Following the above pleadings, the Commonwealth filed a motion for summary judgment pursuant to Rules 1501 and 1035 of the Pennsylvania Rules of Civil Procedure, stating that "there is no material issue of fact."
The argument of the Commonwealth that a trust must be impressed on these towels may be persuasive
[ 11 Pa. Commw. Page 384]
if the facts are as alleged in the complaint, but certainly there are substantial disputes of fact at the very core of the case.
Judge, now President Judge, Watkins, speaking for the Superior Court, in Prince v. Pavoni, 225 Pa. Superior Ct. 286, 288, 302 A.2d 452, 454 (1973), reversed the lower court which had entered a summary judgment, accurately stating the law as follows:
"It is well settled and beyond reasonable dispute that such a severe dispository procedure should not be granted except in the 'clearest' of cases where there is not the least doubt as to the absence of a triable issue of material fact. . . . (citations omitted)

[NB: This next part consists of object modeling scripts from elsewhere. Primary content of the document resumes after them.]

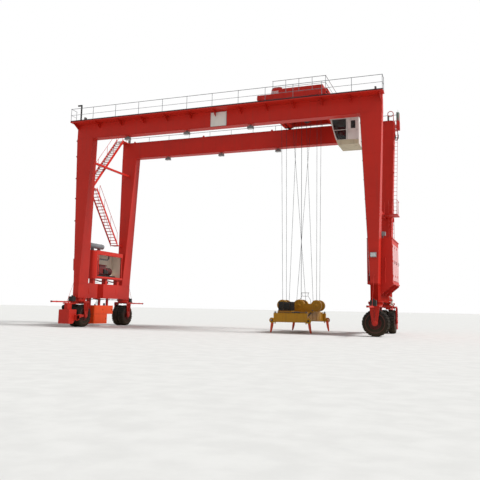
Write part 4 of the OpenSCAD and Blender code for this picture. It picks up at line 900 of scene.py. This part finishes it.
def wheel_pieces(name):
    """Two treaded tyres on dished rims with their nuts, and a brown bead on each sidewall: dust with a painted
    highlight.
    """
    tyres, rims, nuts, beads = Form(), Form(), Form(), Form()
    for middle in (-0.29, 0.29):
        centre = Vector((0, middle, AXLE_Z))
        tyres.turned(mirrored([(0.402, -0.2), (0.43, -0.22), (0.455, -0.216), (0.56, -0.248), (0.7, -0.25),
                               (0.79, -0.236), (0.825, -0.215), (0.838, -0.19), (0.842, -0.1)]),
                     centre, REAR, 72, ring=True)
        tread(tyres, centre)
        for side in ENDS:
            out = Vector((0, side, 0))
            beads.turned([(0.6, -0.012), (0.67, -0.012), (0.655, 0.01), (0.615, 0.01)],
                         centre + out * 0.25, out, 64, ring=True)
            rims.turned([(0.425, -0.01), (0.425, 0.012), (0.398, 0.02), (0.385, -0.02), (0.36, -0.09), (0.19, -0.12),
                         (0.19, -0.13), (0.38, -0.11), (0.4, -0.02)], centre + out * 0.195, out, 48, ring=True)
            nuts.bolts(round_places(centre + out * 0.085, 0.28, 12), out, 0.024, 0.035)
    rims.turned(mirrored([(0.181, -0.575), (0.2, -0.56), (0.2, -0.3), (0.26, -0.28), (0.26, -0.14), (0.4, -0.12)]),
                (0, 0, AXLE_Z), REAR, 48)
    seat = corner_seat(name, "wheelset_")
    tyre = tyres.build("tyres_" + name, "tyre_rubber", smooth=40, **seat)
    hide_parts("wheels_" + name)
    rims.build("rims_" + name, material=RIM_RED, **seat)
    beads.build("tyre_beads_" + name, "tyre_rubber", BEAD_DUST_AND_HIGHLIGHT, **seat)
    nuts.build("wheel_nuts_" + name, "rail_steel", GREASE, **seat)


# Trolley

def trolley_fittings():
    """Deck grating, hoist drum, motors, sheaves, wheel caps and lamps of the trolley."""
    grown(STEEL_ROW, [(3.32, y, 17.422) for y in (-2.85, 2.85)],
          {"Count": 64, "Step": (0.08, 0, 0), "Size": (0.012, 0.44, 0.02)}, "deck_grating", "trolley")
    wheel_z, sheave_z, motor_z, drum_z, lamp_z = 17.1, 17.14, 17.2, 17.02, 17.06
    red, dark, steel, lamps, glass = Form(), Form(), Form(), Form(), Form()
    for side in ENDS:
        out = (0, side, 0)
        for x in (3.7, 8.00):
            red.turned([(0.13, 0), (0.13, 0.03), (0.1, 0.05), (0, 0.05)], (x, side * 3.73, wheel_z), out, 28)
            steel.bolts(round_places((x, side * 3.76, wheel_z), 0.11, 6, step=1.047), out, 0.014, 0.014)
        for x in (4.6, 5.4, 6.2, 7.0):
            red.block((x, side * 3.7365, 17.225), (0.01, 0.0085, 0.175), 0.003)
        for x, end in ((3.26, -1), (8.44, 1)):
            dark.turned([(0.07, 0), (0.09, 0.01), (0.09, 0.05), (0.06, 0.07), (0, 0.07)],
                        (x, side * 3.55, 17.22), (end, 0, 0), 20)
    # the grooved drum has two halves, with their gearbox between them
    groove = [(0.27 + 0.012 * (i % 2), 0.05 + 0.035 * i) for i in range(1, 40)]
    for y in (-1.75, 0.25):
        steel.turned([(0.3, 0), (0.36, 0.01), (0.36, 0.04), (0.28, 0.05), *groove,
                      (0.28, 1.45), (0.36, 1.46), (0.36, 1.49), (0.3, 1.5)], (HOIST_X, y, drum_z), REAR, 32)
    dark.plate((5.25, -0.22, 16.92), (6.25, 0.22, 17.38), 0.03)
    for x, y in product((4.18, 6.58), (-1.9, 1.9)):
        dark.turned([(0.15, 0), (0.17, 0.02), (0.17, 0.5), (0.14, 0.54), (0, 0.54)], (x, y, motor_z), RIGHT, 24)
        for i in range(9):
            dark.turned([(0.17, 0), (0.185, 0.002), (0.185, 0.012), (0.17, 0.014)],
                        (x + 0.07 + i * 0.05, y, motor_z), RIGHT, 24)
    for x, y in product((4.25, 7.1), (-0.7, 0.7)):
        steel.turned(mirrored([(0.1, -0.05), (0.22, -0.05), (0.24, -0.035), (0.19, -0.01)]), (x, y, sheave_z), REAR, 32)
        steel.turned([(0.035, -0.11), (0.035, 0.11)], (x, y, sheave_z), REAR, 14)
        for side in ENDS:
            red.outline([(x - 0.16, 17.392), (x + 0.16, 17.392), (x + 0.06, 17.06), (x - 0.06, 17.06)],
                        y + side * 0.07, y + side * 0.09, 1)
    for y in (-2.6, -2.4, 2.4, 2.6):
        dark.pipe([(3.5, y, 17.36), (5.0, y, 17.33), (6.5, y, 17.36), (8.0, y, 17.34)], 0.045, 8)
    for x, y in ((7.68, -1.7), (7.68, 1.7), (3.6, -1.7)):
        lamps.turned([(0.1, 0), (0.15, 0.05), (0.17, 0.14), (0.17, 0.18), (0.15, 0.18)], (x, y, lamp_z), DOWN, 28)
        lamps.pipe([(x, y, lamp_z), (x, y, 17.39)], 0.05)
        glass.disc((x, y, 16.875), DOWN, 0.15, 0.02, 28)
    red.build("trolley_plates", body="trolley")
    dark.build("trolley_drives", "box_black", body="trolley")
    steel.build("trolley_sheaves", "rail_steel", body="trolley")
    lamps.build("trolley_lamps", "lamp_grey", body="trolley")
    glass.build("trolley_lamp_glass", "lamp_grey", LENS, "trolley")


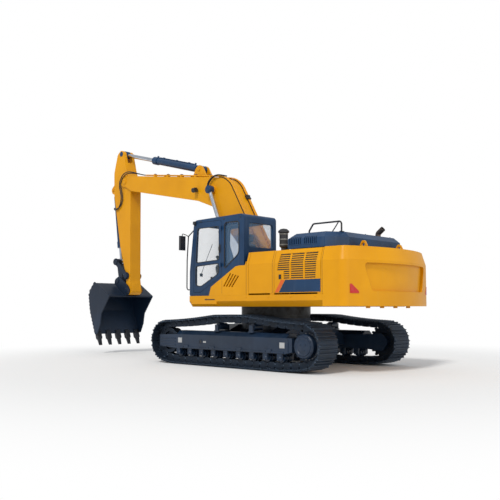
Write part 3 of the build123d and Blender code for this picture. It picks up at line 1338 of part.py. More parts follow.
def main():
    os.makedirs("parts", exist_ok=True)
    sides = (1, -1)
    write(centre_frame(), "centre_frame")
    write(side_frame(1) + drive_bracket(1), "track_frame_left")
    write(side_frame(-1) + drive_bracket(-1), "track_frame_right")
    write(track(HALF_GAUGE), "track_left")
    write(track(-HALF_GAUGE), "track_right")
    write([sprocket(side) for side in sides], "sprockets")
    write([final_drive(side) for side in sides], "final_drives")
    write([idler(side) for side in sides], "idlers")
    write(bottom_rollers(1) + bottom_rollers(-1), "bottom_rollers")
    write(carrier_rollers(1) + carrier_rollers(-1), "carrier_rollers")
    write(lower_ring(), "slew_ring_lower")
    write(ring(RING_UP_OUT, RING_UP_IN, RING_UP_LOW_Z, DECK_LOW_Z - SEAT_GAP), "slew_ring_upper")
    write(upper_frame(), "upper_frame")
    write(belly_pans(), "belly_pans")
    write(left_front_panel(), "left_front_panel")
    write(left_bay(), "left_bay_frame")
    write(service_door(-1222, -560), "left_service_door")
    write(grille_door(), "grille_door")
    write(right_body(), "tool_box_and_step")
    write(fuel_tank(), "fuel_tank")
    write(oil_tank(), "oil_tank")
    write(right_bay(), "right_bay_frame")
    write(pump_door(), "pump_door")
    write(hood(), "engine_hood")
    write(counterweight(), "counterweight")
    write([lifting_eye(EYE_Y), lifting_eye(-EYE_Y)], "lifting_eyes")
    write(cab_shell(), "cab_shell")
    write(cab_door(), "cab_door")
    write(door_glass(), "cab_door_glass")
    write(cab_glass(), "cab_glass")
    write(seat(), "operator_seat")
    write(cab_controls(), "cab_controls")
    write(engine(), "engine_block")
    write(cooler(), "cooler_pack")
    write(pre_cleaner(), "pre_cleaner")
    write(exhaust(), "exhaust_pipe")
    write(hood_rail(), "hood_rail")
    write(mirror_left(), "left_mirror_and_rail")
    write(deck_rail(), "deck_rail")
    write(boom_body(), "boom")
    write(boom_lines(), "boom_lines")
    write(work_lamp(2411, 4160, BOOM_HALF + SEAT_GAP), "boom_lamp")
    lift = (LIFT_BARREL_R, LIFT_HEAD_R, LIFT_BARREL_L, LIFT_EYE_R, LIFT_EYE_HALF, LIFT_ROD_R, BASE_PIN_R)
    write([barrel_with_bore(BASE, ROD_PIN, y, *lift) for y in (LIFT_Y, -LIFT_Y)], "boom_cylinder_barrels")
    rod = (LIFT_ROD_R, LIFT_BARREL_L, LIFT_EYE_R, LIFT_EYE_HALF, LIFT_STUB)
    write([cylinder_rod(BASE, ROD_PIN, y, *rod) for y in (LIFT_Y, -LIFT_Y)], "boom_cylinder_rods")
    crowd = (CROWD_BARREL_R, CROWD_HEAD_R, CROWD_BARREL_L, CROWD_EYE_R, CROWD_EYE_HALF, CROWD_ROD_R)
    crowd = crowd + (CROWD_PIN_R,)
    write(barrel_with_bore(CROWD_BASE, HORN, 0, *crowd), "arm_cylinder_barrel")
    rod = (CROWD_ROD_R, CROWD_BARREL_L, CROWD_EYE_R, CROWD_EYE_HALF, CROWD_STUB)
    write(cylinder_rod(CROWD_BASE, HORN, 0, *rod), "arm_cylinder_rod")
    write(arm_body(), "arm")
    curl = (CURL_BARREL_R, CURL_HEAD_R, CURL_BARREL_L, CURL_EYE_R, CURL_EYE_HALF, CURL_ROD_R)
    curl = curl + (CURL_PIN_R,)
    write(barrel_with_bore(CURL_BASE, LINK_TOP, 0, *curl), "bucket_cylinder_barrel")
    rod = (CURL_ROD_R, CURL_BARREL_L, CURL_EYE_R, CURL_EYE_HALF, CURL_STUB)
    write(cylinder_rod(CURL_BASE, LINK_TOP, 0, *rod), "bucket_cylinder_rod")
    write(rocker(), "rocker_plates")
    write(bucket_link(), "bucket_link")
    write(bucket_shell(), "bucket")
    write(bucket_teeth(), "bucket_teeth")


main()
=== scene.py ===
"""Looks of a crawler excavator: finishes, fine pieces, floor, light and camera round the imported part.

Lengths are in metres in the row frame: +X forwards, +Y left, +Z up, origin on the ground on the slewing axis.
"""

import json
import logging
import math
from dataclasses import dataclass, field
from enum import Enum
from typing import Callable, Iterable, Sequence

import bmesh
import bpy
from mathutils import Matrix, Vector

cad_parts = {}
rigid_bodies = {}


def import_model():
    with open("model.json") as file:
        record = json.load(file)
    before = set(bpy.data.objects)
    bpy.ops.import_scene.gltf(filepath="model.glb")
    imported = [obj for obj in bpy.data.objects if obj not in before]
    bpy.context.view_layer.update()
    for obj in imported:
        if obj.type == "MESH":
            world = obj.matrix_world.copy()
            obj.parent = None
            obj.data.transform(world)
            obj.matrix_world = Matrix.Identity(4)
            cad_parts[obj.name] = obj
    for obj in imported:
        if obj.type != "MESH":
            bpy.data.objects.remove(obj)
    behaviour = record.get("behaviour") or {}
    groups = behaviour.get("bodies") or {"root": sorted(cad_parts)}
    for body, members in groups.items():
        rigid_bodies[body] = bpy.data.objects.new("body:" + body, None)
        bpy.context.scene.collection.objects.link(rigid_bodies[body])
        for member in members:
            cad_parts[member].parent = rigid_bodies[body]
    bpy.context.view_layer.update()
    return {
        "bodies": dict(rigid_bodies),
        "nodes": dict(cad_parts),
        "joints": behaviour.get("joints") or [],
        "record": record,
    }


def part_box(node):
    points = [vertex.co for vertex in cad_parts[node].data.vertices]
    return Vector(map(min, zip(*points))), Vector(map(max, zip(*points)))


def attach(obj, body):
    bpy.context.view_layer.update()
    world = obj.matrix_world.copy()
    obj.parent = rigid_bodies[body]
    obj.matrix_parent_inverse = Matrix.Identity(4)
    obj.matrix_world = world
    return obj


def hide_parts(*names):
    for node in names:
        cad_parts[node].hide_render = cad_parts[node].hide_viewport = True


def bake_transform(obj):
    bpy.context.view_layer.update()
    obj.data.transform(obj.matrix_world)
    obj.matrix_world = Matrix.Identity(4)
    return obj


LOG = logging.getLogger("excavator")
Place = tuple[float, float]
Point = tuple[float, float, float]
Colour = tuple[float, float, float]
Spot = Callable[[float, float], Place]
Setting = str | int | float | bool
Input = "Wire | float | Point"
MIX_FACTOR, MIX_FIRST, MIX_SECOND, MIX_RESULT = 0, 6, 7, 2
SHARP_ANGLE = 0.5
WELD = 1e-5
WASHER_HEIGHT, WASHER_RADIUS, HEAD_HEIGHT, HEAD_BEVEL = 0.22, 1.45, 0.95, 0.12
PAD_CUTS, PAD_ROUNDING, PAD_CROWN, PAD_WAIST = 23, 5, 0.16, 0.035
GROOVE_WIDTH, GROOVE_DEPTH = 0.05, 0.10
GAUGE = 2.59
TUMBLER_X, TUMBLER_Z = 2.02, 0.508
WHITE = (1.0, 1.0, 1.0)


def srgb(red: int, green: int, blue: int) -> Colour:
    """Turns an 8-bit display colour into the linear values that shaders use.

    Args:
        red, green, blue: the display values, 0 to 255.

    Returns:
        The linear colour.
    """
    def linear(value: int) -> float:
        """One channel's linear value."""
        share = value / 255
        return share / 12.92 if share <= 0.04045 else ((share + 0.055) / 1.055) ** 2.4

    return linear(red), linear(green), linear(blue)


class Slot(Enum):
    """The record's material slots."""

    YELLOW = "yellow_paint"
    DARK = "dark_paint"
    FRAME = "frame_paint"
    BUCKET = "bucket_paint"
    RAIL = "rail_paint"
    TRACK = "track_steel"
    TOOTH = "tooth_steel"
    ENGINE = "engine_iron"
    BEARING = "bearing_steel"
    COOLER = "cooler_metal"
    EXHAUST = "exhaust_steel"
    CHROME = "chrome_rod"
    GLASS = "window_glass"
    SEAT = "seat_fabric"
    PLASTIC = "trim_plastic"


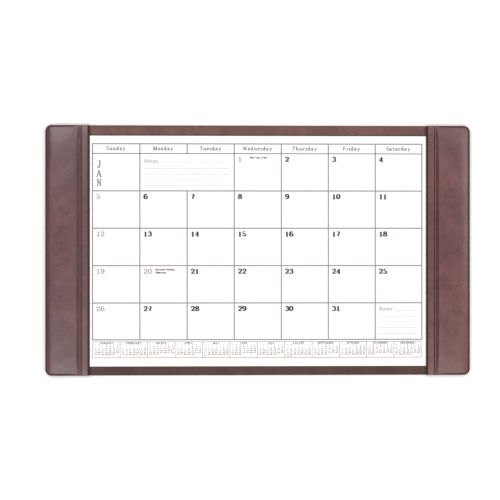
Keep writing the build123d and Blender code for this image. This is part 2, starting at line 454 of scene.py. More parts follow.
def rail_ring(step):
    """Points anticlockwise round a rail's plan, as inward and along, with the inwards direction at each.

    They start at the seam's near corner. The seam side and the outer side have the same middle points,
    so that both meet on the rail's middle line. The second value is where the outer three sides start."""
    middle = rail_width / 2
    shared = np.linspace(middle, pad_depth - middle, int((pad_depth - rail_width) / step))
    seam_end = np.linspace(0, middle, int(middle / step))[:-1]
    side_end = np.linspace(corner_radius, middle, int((middle - corner_radius) / step) + 1)[:-1]
    seam_along = np.concatenate([seam_end, shared, pad_depth - seam_end[::-1]])
    side_along = np.concatenate([side_end, shared, pad_depth - side_end[::-1]])[1:-1]
    across = np.linspace(rail_width, corner_radius, int((rail_width - corner_radius) / step))
    turn = np.radians(np.linspace(90, 180, 15))
    arc = corner_radius * np.column_stack([1 + np.cos(turn), np.sin(turn) - 1])
    far = np.column_stack([across[1:-1], np.full(len(across) - 2, pad_depth)])
    far_corner = arc + (0, pad_depth)
    side = np.column_stack([np.zeros(len(side_along)), side_along])[::-1]
    outer = np.concatenate([far, far_corner, side])
    seam = np.column_stack([np.full(len(seam_along), rail_width), seam_along])
    near = np.concatenate([far, far_corner])[::-1] * (1, -1) + (0, pad_depth)
    ring = np.concatenate([seam, outer, near])
    out = -np.column_stack([np.cos(turn), np.sin(turn)])
    facing = np.concatenate([np.tile((0.0, -1.0), (len(far), 1)), out, np.tile((1.0, 0.0), (len(side), 1))])
    near_facing = np.concatenate([np.tile((0.0, -1.0), (len(far), 1)), out])[::-1] * (1, -1)
    seam_facing = np.tile((-1.0, 0.0), (len(seam), 1))
    return ring, len(seam) - 1, np.concatenate([seam_facing, facing, near_facing])


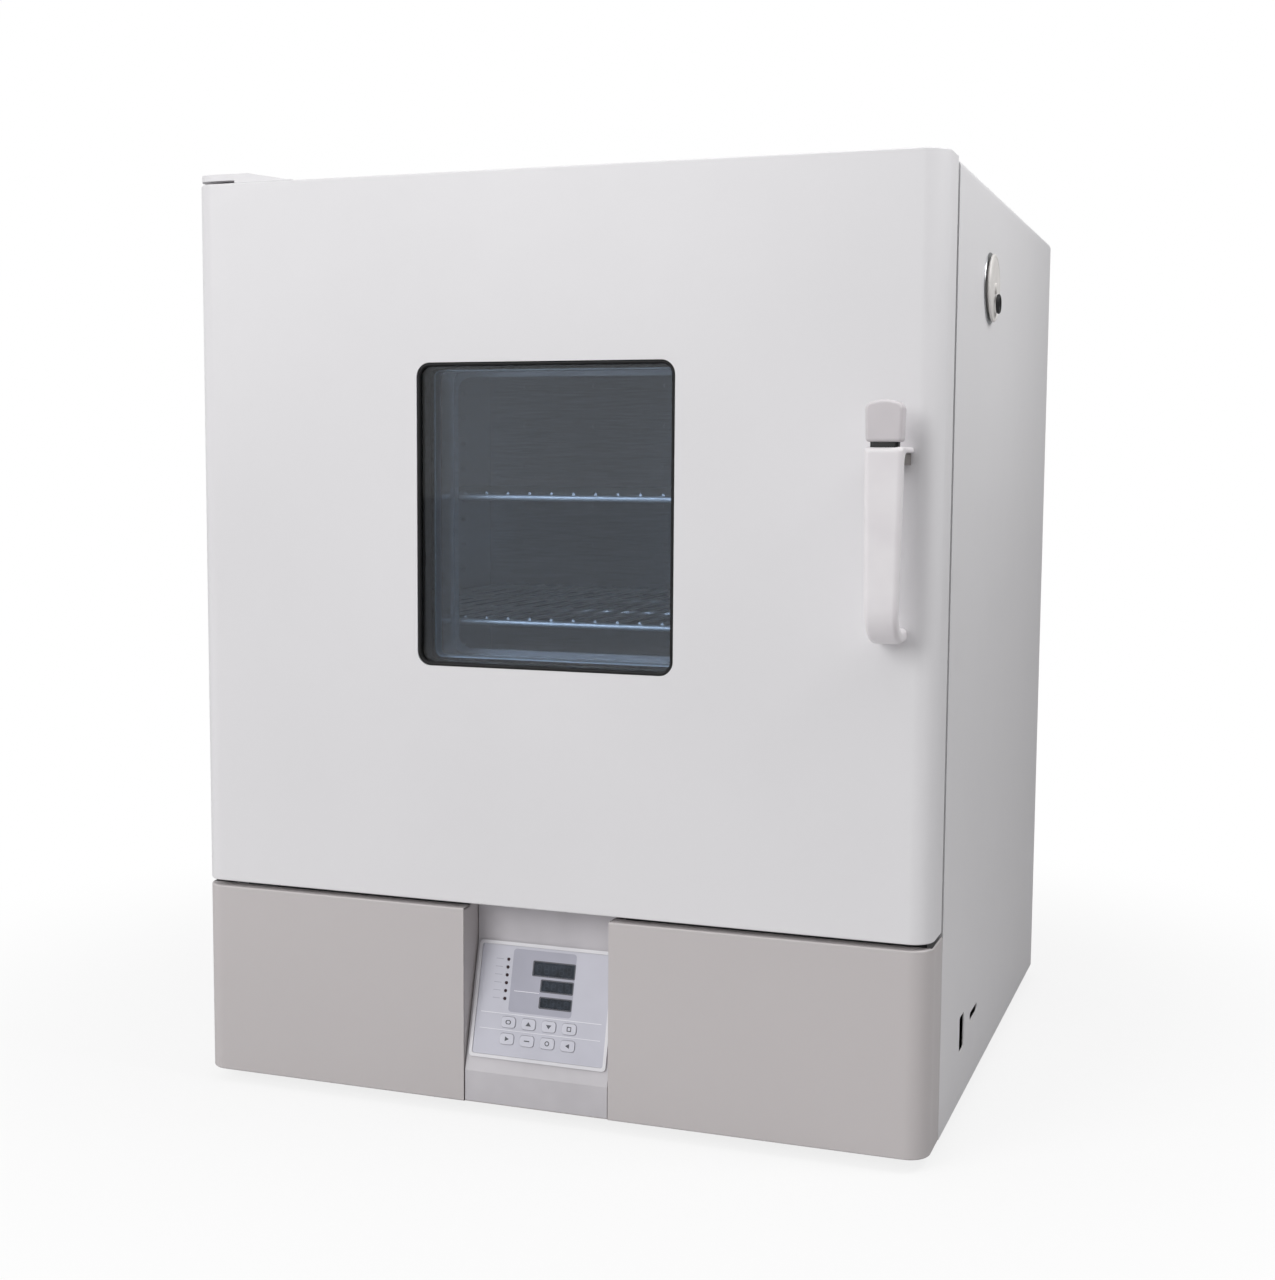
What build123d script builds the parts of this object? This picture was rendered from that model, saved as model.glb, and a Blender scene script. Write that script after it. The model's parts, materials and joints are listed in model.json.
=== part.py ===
"""Forced-air drying oven with a windowed door, a push-button handle and a sloping control console.

Millimetres. +Z is up, the door faces -Y, and +X is to the right of someone at the door.
The origin is under the middle of the oven, on the surface that its feet stand on.
"""

import os
from math import atan, cos, degrees, radians, sin, tan

from build123d import *

# Cabinet
BODY_WIDTH = 710.0
BODY_DEPTH = 670.0
BODY_HEIGHT = 850.0
FOOT_HEIGHT = 12.0
FOOT_RADIUS = 18.0
FOOT_INSET = 45.0
SHEET = 1.5
CASING_BEND = 8.0
CASING_FLANGE = 14.0
FIT = 0.3
SEAM = 0.5

# Door
DOOR_THICKNESS = 50.0
DOOR_GAP = 8.0
DOOR_CLEARANCE = 5.0
DOOR_CORNER = 20.0
PLUG_DEPTH = 22.0
PLUG_CLEARANCE = 8.0
PLUG_TAPER = 8.0
GASKET_WIDTH = 9.0
GASKET_INSET = 3.0

# Lower front cover and console
COVER_HEIGHT = 183.0
COVER_FLANGE = 15.0
NOTCH_WIDTH = 143.0
NOTCH_OFFSET = -6.5
NOTCH_WALL_DEPTH = 42.0
CONSOLE_SETBACK = 1.0
CONSOLE_KNEE = 30.0
CONSOLE_TILT = 15.0
CONSOLE_SLOPE = 121.0
CONSOLE_WALL = 2.5
BEZEL_WIDTH = 136.0
BEZEL_BOTTOM = 13.4
BEZEL_RIM = 3.2
BEZEL_RAISE = 1.6
MEMBRANE_THICKNESS = 1.2

# Chamber
SIDE_WALL = 55.0
ROOF_THICKNESS = 57.0
PARTITION_RISE = 3.5
FLOOR_INSULATION = 50.0
PLENUM_HEIGHT = 55.0
DUCT_DEPTH = 40.0
REAR_INSULATION = 51.0
REAR_SPACE = 18.0
TANK_BEND = 8.0
FRAME_SKIRT = 48.0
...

"The burden of proving the absence of any genuine issue of fact is on the moving party and all doubt in reference thereto must be resolved against that moving party. Schacter v. Albert, 212 Pa. Superior Ct. 58, 239 A.2d 841 (1968).
"The burden of the non-moving party where summary judgment is requested is not the same as the burden during a trial of the issues, it need only be shown that there is a genuine issue as to any material fact."
Accordingly, we enter the following
Now, January 8, 1974, plaintiffs' motion for summary judgment is dismissed.